Abstract

Wind turbine wakes are investigated in order to characterize the development of energetic turbulence structures. Experimental data from stereo particle image velocimetry render the full Reynolds stress tensor accessible in planes parallel to the swept area of the scale model turbine rotor. Proper orthogonal decomposition (POD) is applied to decompose and analyze structures in the wake. The modes resulting from the decomposition demonstrate that structures grow and develop along the streamwise direction. A second iteration of the snapshot POD, otherwise called double proper orthogonal decomposition (DPOD), is applied to modes of common rank from the span of measurement locations yielding an ordered set of projections.
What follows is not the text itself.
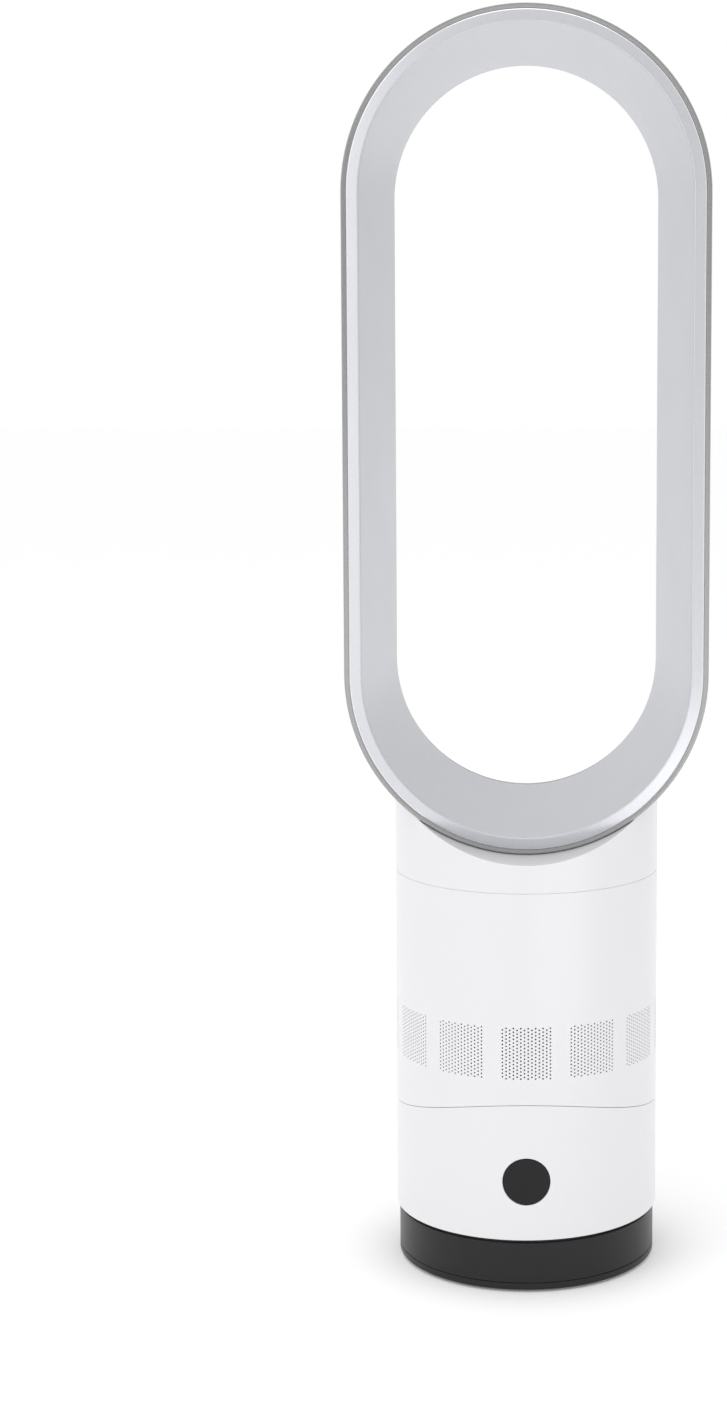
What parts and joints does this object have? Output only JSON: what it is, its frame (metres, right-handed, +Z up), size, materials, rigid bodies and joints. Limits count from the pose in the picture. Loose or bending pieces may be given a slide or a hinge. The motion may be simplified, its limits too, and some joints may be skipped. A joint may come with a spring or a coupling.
{
  "type": "bladeless tower fan",
  "caption": "Bladeless tower fan: a tall silver racetrack air loop on a white cylindrical body with perforated air intakes, a round power key and a black swinging foot.",
  "frame": {"origin": "centre of the ground contact, on the body's axis", "axes": "+Z up along the body's axis, -Y towards the front with the power key, +X to the viewer's right"},
  "size_m": [0.1968, 0.1466, 0.6901],
  "materials": {
    "white_gloss": "smooth gloss",
    "satin_silver": "satin silver paint",
    "black_satin": "satin",
    "black_key": "satin",
    "rubber": "matte",
    "steel": "bright",
    "cast_iron": "as cast",
    "grey_plastic": "moulded",
    "white_acetal": "smooth",
    "impeller_plastic": "glass-filled",
    "circuit_board": "solder mask"
  },
  "bodies": {
    "foot": {"foot_shell": "black_satin", "foot_base_plate": "black_satin", "rubber_feet": "rubber", "base_screws": "steel", "ballast_plate": "cast_iron", "pivot_hub": "grey_plastic", "hub_screws": "steel", "fixed_gear": "white_acetal", "gear_retainer": "steel", "glide_ring": "white_acetal", "power_inlet": "black_satin"},
    "lower_body": {"lower_housing": "white_gloss", "turntable_bush": "white_acetal", "motor_bracket": "steel", "swing_motor": "steel", "swing_motor_screws": "steel", "key_guide": "grey_plastic", "control_board": "circuit_board", "key_switch": "grey_plastic", "remote_receiver": "black_key", "tilt_cradle": "grey_plastic", "cradle_screws": "steel", "clamp_bolts": "steel", "clamp_plate": "grey_plastic", "clamp_washers": "steel", "clamp_nuts": "steel"},
    "pinion": {"drive_pinion": "white_acetal", "pinion_shaft": "steel"},
    "power_key": {"power_key": "black_key"},
    "main_body": {"main_housing": "white_gloss", "rocker_plate": "grey_plastic", "rocker_screws": "steel", "shroud_seal": "rubber", "impeller_shroud": "grey_plastic", "shroud_screws": "steel", "motor_pod": "grey_plastic", "pod_cap": "grey_plastic", "motor_mounts": "rubber", "mount_screws": "steel", "motor_case": "grey_plastic", "motor_case_lid": "grey_plastic", "motor_stator": "steel", "lower_bearing": "steel", "upper_bearing": "steel", "driver_board": "circuit_board", "duct_gasket": "rubber", "neck_collar": "white_gloss", "neck_screws": "steel", "loop_shell": "satin_silver", "loop_diffuser": "satin_silver", "slot_spacers": "satin_silver", "loop_screws": "steel"},
    "impeller": {"impeller_wheel": "impeller_plastic", "impeller_nut": "steel", "motor_shaft": "steel", "motor_rotor": "steel"}
  },
  "joints": [
    {"name": "swing", "type": "hinge", "parent": "foot", "child": "lower_body", "pos_m": [0, 0, 0.0335], "axis": [0, 0, 1], "range_deg": [-40, 40]},
    {"name": "pinion_turn", "type": "hinge", "parent": "lower_body", "child": "pinion", "pos_m": [0, 0.03625, 0.041], "axis": [0, 0, 1], "range_deg": [-126, 126]},
    {"name": "tilt", "type": "hinge", "parent": "lower_body", "child": "main_body", "pos_m": [0, 0, 0.2747], "axis": [1, 0, 0], "range_deg": [-10, 10]},
    {"name": "impeller_spin", "type": "hinge", "parent": "main_body", "child": "impeller", "pos_m": [0, 0, 0.165], "axis": [0, 0, 1], "continuous": true},
    {"name": "power_key_press", "type": "slide", "parent": "lower_body", "child": "power_key", "axis": [0, 1, 0], "range_m": [0, 0.0008], "stiffness_N_per_m": 1500, "springref_m": -0.0005}
  ],
  "couplings": [
    {"joint": "pinion_turn", "follows": "swing", "ratio": 3.1429}
  ]
}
The DPOD describes the sub-modal organization in terms of largest common projection and a series of correction modes with coefficients that are functions of the streamwise coordinate. Sub-structures of POD modes that persist through the wake have a dominant projection that accounts for the character of individual POD modes. Distribution of eigenvalues associated with DPOD modes indicates that near-wake turbulence behavior is superimposed on overall wake structure. High order POD modes do not reveal any common projections in the measurement sets of the wake and associated eigenvalues are nearly equal. The eigenvalues from the DPOD indicate that the structure of the wind turbine wake can be described with a small subset of the original mode basis. The truncated basis of sub-modal structures represents a total reduction to 0.015% of the degrees of freedom of the wind turbine wake. Low-order representations of the Reynolds stress tensor are made for the wake using the most dominant DPOD modes. The stress tensor is corrected to account for energy excluded from the truncated basis. A tensor of constant coefficients is defined to rescale the low-order representation of the stresses to match the original statistics. That a constant correction for each term in the Reynolds stress tensor is sufficient to correct the wake suggests that high order modes account for a nearly constant, isotropic turbulence kinetic energy. The following method reconstructs diagonal elements of the stress tensor to a root-mean-square error within 15% and shear terms to within 3%.